If the public face of the movement is a train wreck, its internal logic is even more catastrophic. The media outlets and journalists sympathetic to the cause have become its most effective saboteurs. In their bid to garner sympathy, they paint Gaza as a chaotic, ungovernable 'Hunger Games'—a failed state of perpetual crisis. While intended to elicit pity, this narrative fatally undermines the single most important pillar of their argument: the case for statehood. How can you credibly demand the responsibilities of a sovereign nation when your own supporters portray your territory as fundamentally incapable of self-governance? They are making Israel's argument for them, presenting a portrait of a society so broken that statehood would be a guaranteed disaster for the region.

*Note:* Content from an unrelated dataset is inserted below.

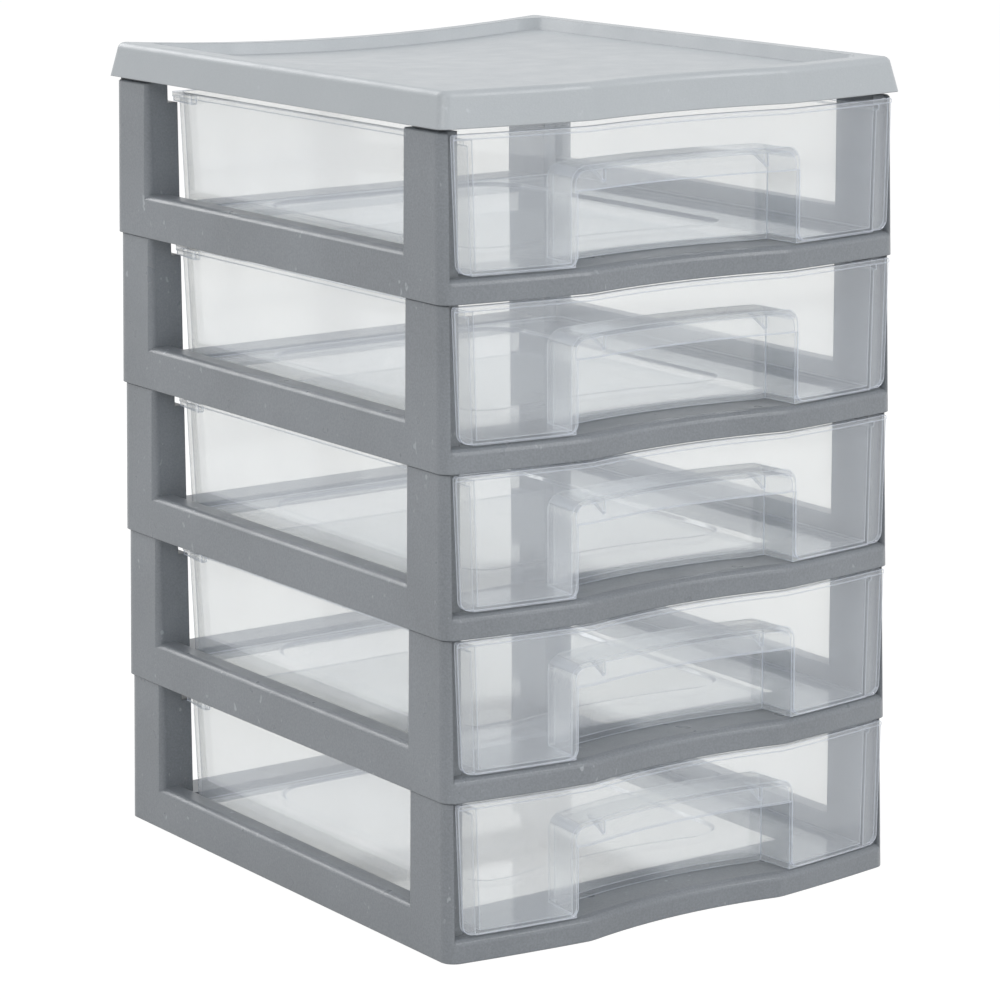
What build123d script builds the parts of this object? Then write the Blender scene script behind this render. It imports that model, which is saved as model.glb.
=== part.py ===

Simultaneously, these same sympathetic sources commit an even greater act of self-sabotage. In their reporting, they cannot help but validate Israeli military intelligence and war aims by constantly confirming Hamas's continued operational strength and its deep integration into civilian life. Every report that boasts of Hamas's resilience or its ability to regroup is a direct affirmation of the Israeli rationale for continued military action. They are, in effect, publishing press releases for the IDF's justification department. This journalistic malpractice extends to the highest levels. The documented rebellion at the BBC, where a pro-Palestine faction actively opposed internal investigations into Hamas ties among its staff, reveals a terrifying truth: for these activists disguised as journalists, the narrative is more important than the facts. Their priority is not journalism but propaganda, and in their zeal, they erode the credibility of the very institutions they need to legitimize their story.
The final, and perhaps most damning, indictment comes from the negotiating table. Again and again, it is the movement's own allies in the media who report that ceasefire deals are collapsing not because of Israeli intransigence, but because of Hamas's maximalist demands. The Palestinian leadership in Gaza is repeatedly positioned, by its own supporters, as the primary obstacle to peace. This shatters the foundational myth of the blameless victim. It exposes the brutal reality that the conflict is being prolonged by a leadership that prioritizes its own survival and extremist ideology over the well-being of the people it claims to represent. The October 7th massacre was the ultimate expression of this bankrupt philosophy—a belief that mass slaughter would somehow advance the cause of nationhood. Instead, it cemented their status as a death cult and revealed to the world that the greatest obstacle to a Palestinian state is the Palestinian leadership itself.
The dream of 'Palestine' is dying. It is not being killed by bullets or bulldozers, but by a movement that has chosen terror over diplomacy, chaos over governance, and martyrdom over life. Its activists alienate allies with militant lawlessness, its media allies sabotage its core arguments, and its leadership holds its own people hostage. What we are left with is not a noble struggle for freedom, but a hollowed-out cause that has become a synonym for its own failure.